Zend Server, ZF2, and Page Caching

Zend Server has a very cool Page Caching feature. Basically, you can provide URLs or URL regular expressions, and tell Zend Server to provide full-page caching of those pages. This can provide a tremendous performance boost, without needing to change anything in your application structure; simply enable it for a set of pages, and sit back and relax.

Zend Server Page Caching

However, this feature is not entirely straight-forward when using a framework that provides its own routing, such as ZF2. The reason is because it assumes by default that each match maps to a specific file on the filesystem, and prepares the caching based on the actual file it hits. What this means for ZF2 and other similar frameworks is that any page that matches will return the cached version for the first match that also matches the same file — i.e., index.php in ZF2. That's every page the framework handles. As an example, if I match on /article/\d+, it matches this to the file index.php, and then any other match that resolves to index.php gets served that same page. Not handy.
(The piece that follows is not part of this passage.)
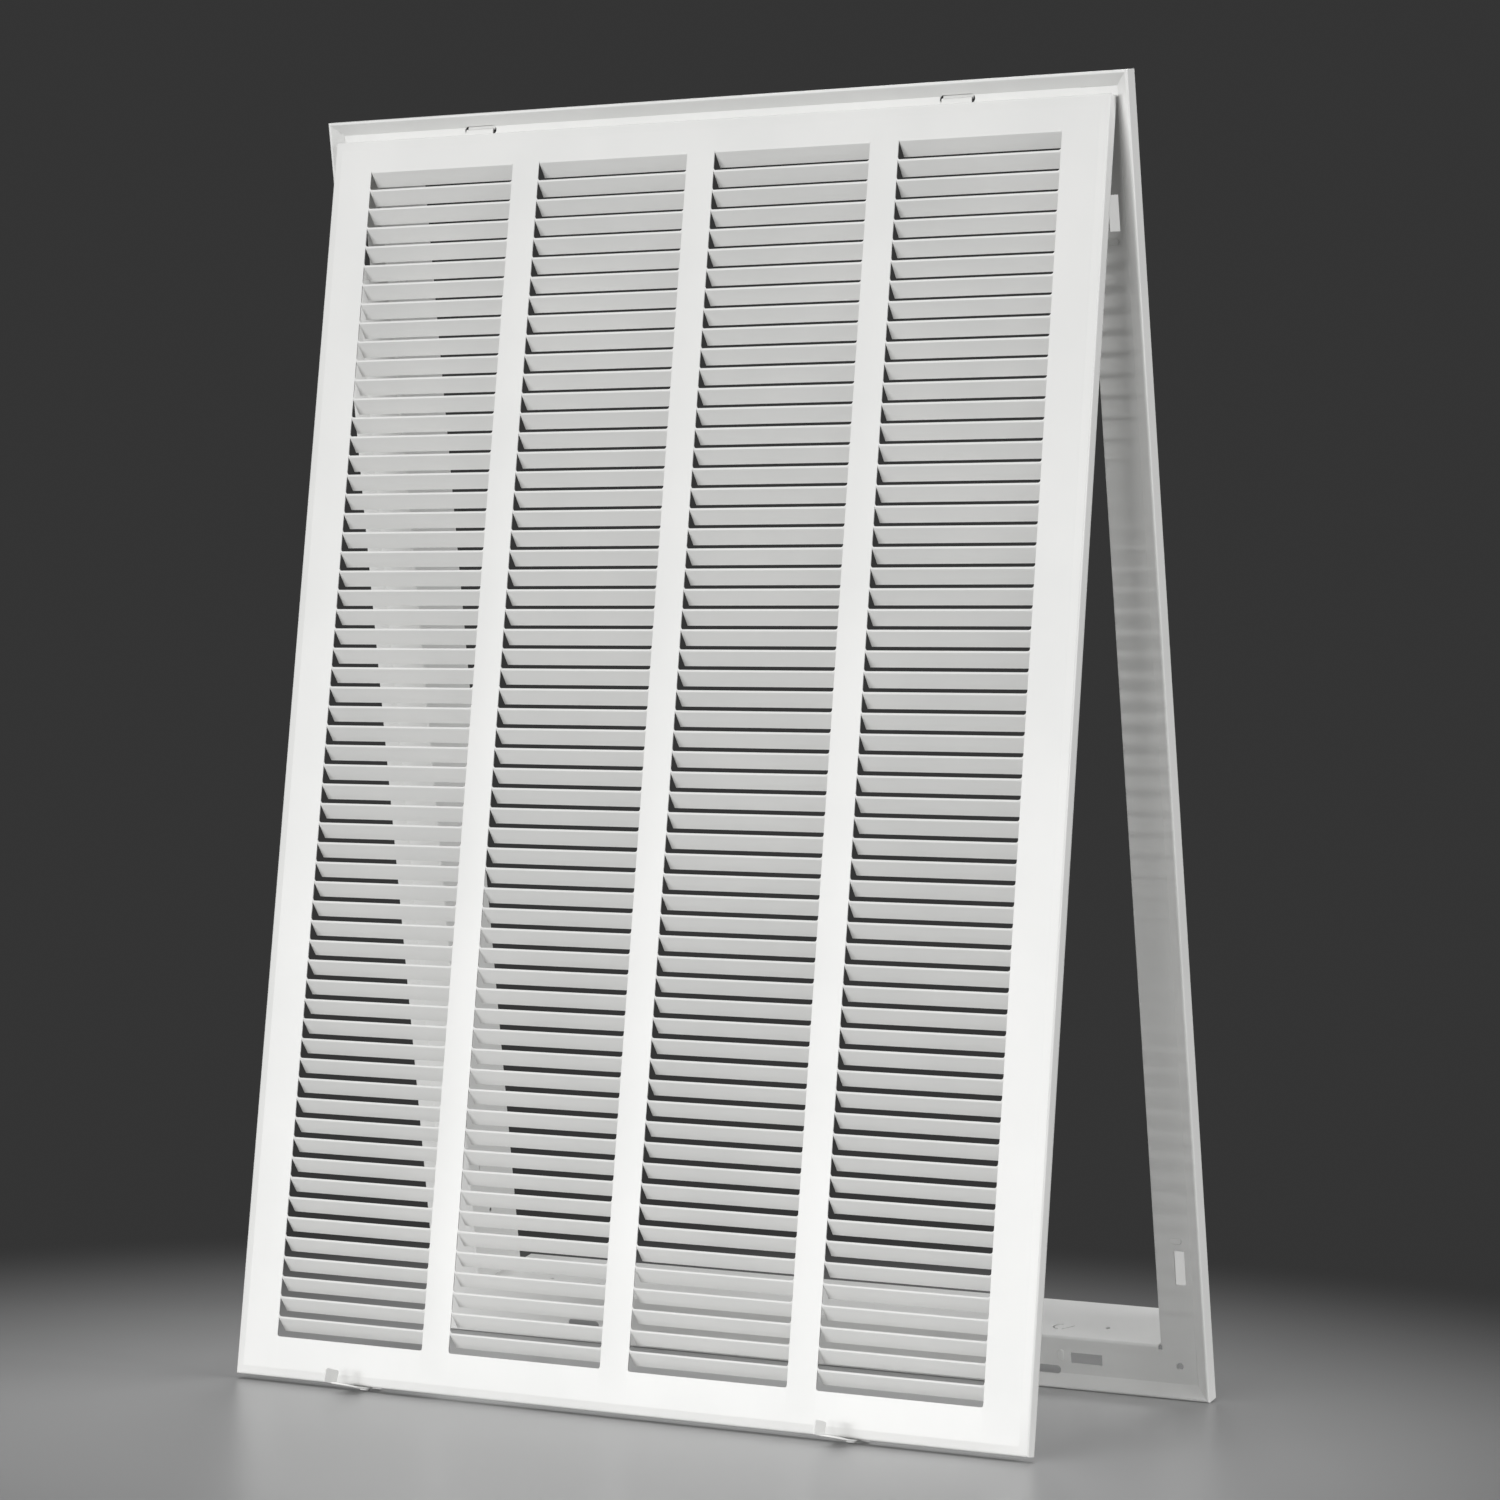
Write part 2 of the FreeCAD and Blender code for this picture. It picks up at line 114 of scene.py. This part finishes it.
# Powder coat: colour = mix of two whites by slow noise, height = fine peel waves + slow sheet waves,
# roughness = a fine speckle between two values.
def enamel(name, colour, shadeColour, peel=1.0):
    finish = enamelFinish
    material, tree, shader = nodeTree(name)
    place = linked(tree, "ShaderNodeTexCoord").outputs["Object"]

    def noise(scale, detail=1, extra=()):
        inputs = {"Vector": place, "Scale": scale, "Detail": detail, **dict(extra)}
        return linked(tree, "ShaderNodeTexNoise", inputs).outputs["Fac"]

    slow = noise(finish["tintScale"], finish["tintDetail"])
    peelWaves = noise(finish["peelScale"], finish["peelDetail"], {"Roughness": finish["peelGrain"]})
    speck = noise(finish["speckScale"])
    sheetWaves = noise(finish["sheetScale"])
    tintLow, tintHigh = finish["tintRange"]
    blend = linked(tree, "ShaderNodeMapRange", {"Value": slow, "From Min": tintLow, "From Max": tintHigh})
    tint = linked(tree, "ShaderNodeMix", {"Factor": blend.outputs["Result"], "A": (*shadeColour, 1),
                                          "B": (*colour, 1)}, {"data_type": "RGBA"})
    tree.links.new(tint.outputs[2], shader.inputs["Base Color"])
    gloss = linked(tree, "ShaderNodeMapRange", {
        "Value": speck, "From Min": finish["speckRange"][0], "From Max": finish["speckRange"][1],
        "To Min": finish["roughness"][0], "To Max": finish["roughness"][1]})
    tree.links.new(gloss.outputs["Result"], shader.inputs["Roughness"])
    fine = linked(tree, "ShaderNodeBump", {"Height": peelWaves, "Strength": finish["peelStrength"] * peel,
                                           "Distance": finish["peelDepth"] / 1000})
    broad = linked(tree, "ShaderNodeBump", {"Height": sheetWaves, "Strength": finish["sheetStrength"],
                                            "Distance": finish["sheetDepth"] / 1000,
                                            "Normal": fine.outputs["Normal"]})
    tree.links.new(broad.outputs["Normal"], shader.inputs["Normal"])
    shader.inputs["IOR"].default_value = finish["refraction"]
    return material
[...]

The good part is that there's a way around this.

When creating or modifying a caching rule, simply look for the text, "Create a separate cached page for each value of:" and click the "Add Parameter" button. Select _SERVER from the dropdown, and type [REQUEST_URI] for the value. Once saved, each page that matches the pattern will be cached separately.

Zend Server Page Caching by Request

Note: the _SERVER key may vary based on what environment/OS you're deployed in. Additionally, it may differ based on how you define rewrite rules — some frameworks and CMS systems will append to the query string, for instance, in which case you may want to select the "entire query string" parameter instead of _SERVER; the point is, there's likely a way for you to configure it.